Talking to a Real Person - the Best How-To Help

Hailey set me up on a phone call with another knitting machine user who has a business making slippers. And, after the conversation, I was reminded why actually speaking to someone is so superior to watching videos. I was making a simple mistake by not watching a looped wire move up and down. It was getting snagged, causing the yarn not to draw up as I moved the carriage across the knitting needles. Problem solved. I went from extra loops to a nice edge and even tried my hand at reducing stitches with the machine. Although this is done by hand, it isn't time-consuming and allows one to practice removing the stitches as needed at the end of any project.

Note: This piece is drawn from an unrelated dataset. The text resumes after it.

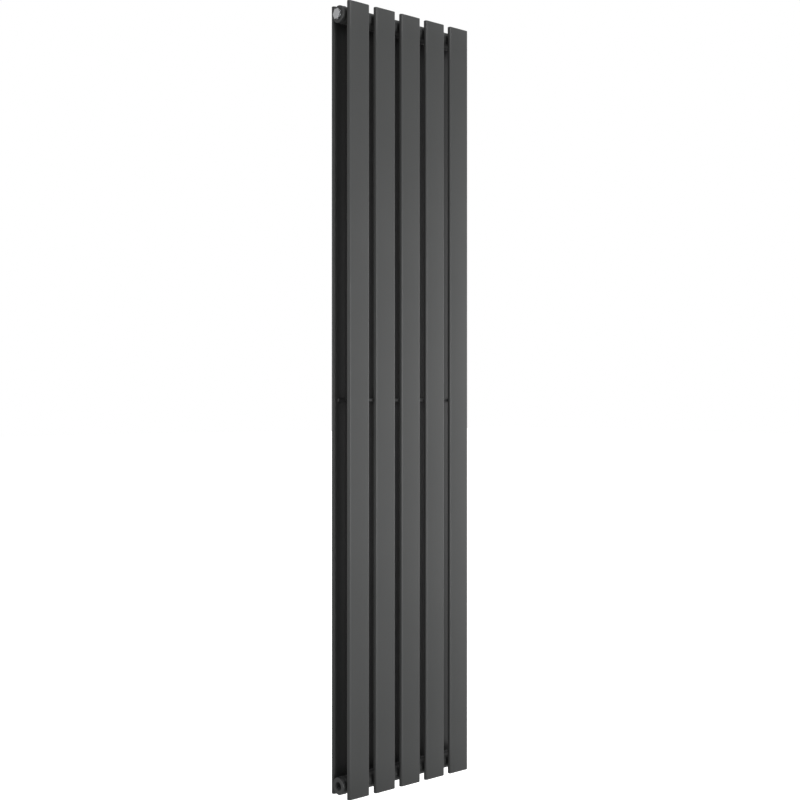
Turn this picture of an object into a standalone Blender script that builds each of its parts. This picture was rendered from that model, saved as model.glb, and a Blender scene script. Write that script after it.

"The web of our life is of a mingled yarn, good and ill together." - William Shakespeare, 'All is Well that Ends Well'

knitting machine small sample pieces
Sample pieces from testing of knitting machine

The Almost Finished Product

I was able to create the basic hat in about 15 minutes which essentially appears as a rectangular piece of cloth on these flat machines. I also made a brim by folding up the rectangular piece during the knitting. After the knitting was completed, I needed to pull on the end yarn to create a gathered top for the beanie. I added a few securing stitched to close up the small hole still visible after pulling tight. Then, using the long yarn tail from the gathering, sew the sides together to finish up!

Again, my lack of knitting in the past caught up with me. I was having difficulty seeing the stitches to properly complete the mattress stitch which was the recommended blind stitch for the beanie to create an invisible seam. I also noticed that the machine edges didn’t quite appear like the hand-knitted pieces in How-To videos. I admit, this is a basic stitch and I felt a bit inept in having difficulty seeing the stitches. The wool was a bit fuzzy, and I figured the dark color and texture weren’t my friend. By the end of the seaming, I realized that the stitching was visible. Oh no! I needed to figure this out.

"Just because something is fun doesn't mean it's a waste of time." - Stephanie Pearl-McPhee

So, like anyone working with crafts and a bit impatient - I got out my scissors and attempted to cut out the visible stitching. Unfortunately, just like I had difficulty seeing the stitches to do the mattress stitch, I had difficulty seeing stitches to remove them. While removing the mattress stitches, I actually cut a bit of the machine knitting as well. I knew then, this was firmly a test hat and learning experience.

Then, feeling a bit more confident I got my crochet hook out to try to fix the seaming. I did a slip stitch crochet to seam up the hat and it worked much better. Some seaming was still visible due to cutting the machine knitting by accident - but I look forward to creating more pieces and finding out the look when you use crochet to seam your ends from the start!

I can wear my imperfect trial hat during my challenge as the yarn used to create it came from a local Green Mountain Spinnery in Putney, VT. I can't wait to create more beanies, adding some flair with two yarns, or use the punch card patterns. Now, if only the weather would cool down!